Now you throw in the ground pork. Give it a couple of tosses. A few splashes of fish sauce. Yes, fish sauce. This is Thai food we’re cooking. Right? What, you don’t have fish sauce? Well, fine, soy sauce will do in a pinch. But I’m stretching it here, I hope you know. Wait, actually, a splash or two of thick soy sauce won’t hurt it a bit. That’s what they use everywhere in Thailand, just to give this stir-fry a bit of color.
If you’re adding onion or bell pepper or whatnot, you can do it now. Give it a few more stirs, taste, and adjust the seasoning as needed. If it’s not spicy enough, take a few chilies, smash them with the blade of a knife until they’re all squished with seeds spilling out. Toss them into the pan, they’ll add a nice bit of spiciness to the dish, plus I like the flavor of fresh, uncooked chili in the finished dish too so I always add one or two in mine.
When everything is done and cooked, turn off the heat and add a big handful of Bai Krapow or Holy Basil. Toss, then serve immediately on top of steamed rice.
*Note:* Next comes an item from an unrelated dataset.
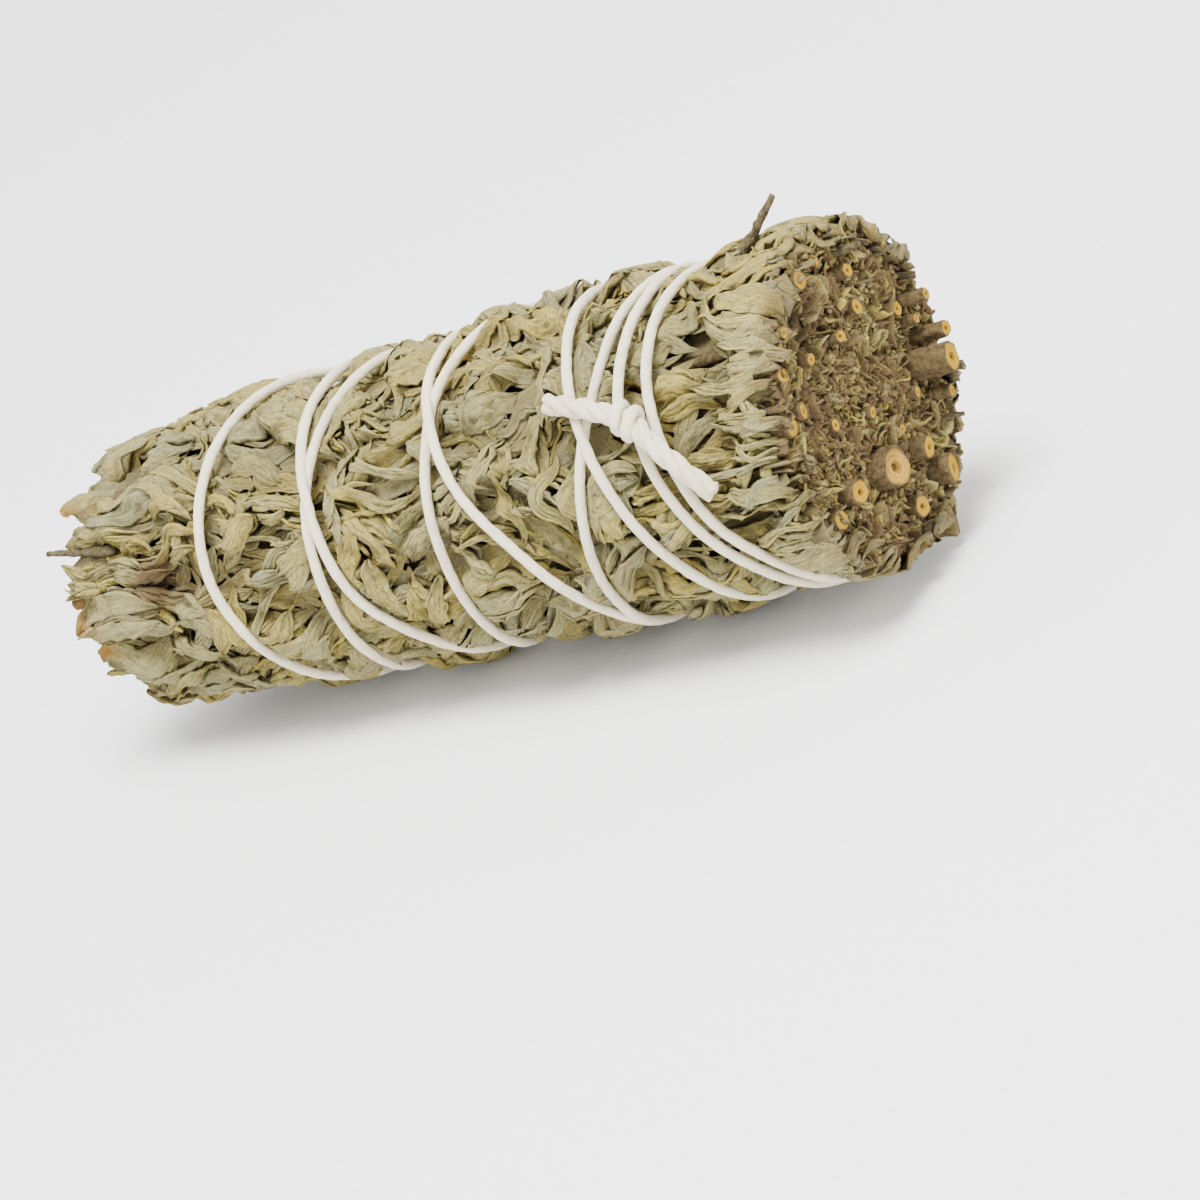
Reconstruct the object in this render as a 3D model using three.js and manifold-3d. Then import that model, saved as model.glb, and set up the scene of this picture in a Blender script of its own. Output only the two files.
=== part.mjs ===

If you want to be really authentic, fry up an egg, over easy, but do it in a pan with a lot of hot oil, so the edges get brown and crisp while the yolk is still bright orange and liquid. Put that baby right on top of the rice and the Pad Krapow, a squeeze of lime (or lemon would do in a pinch) over everything, and there you have it, Pad Krapow Moo over jasmine rice. Easy, fresh, and quick. I hope you love it as much as I do.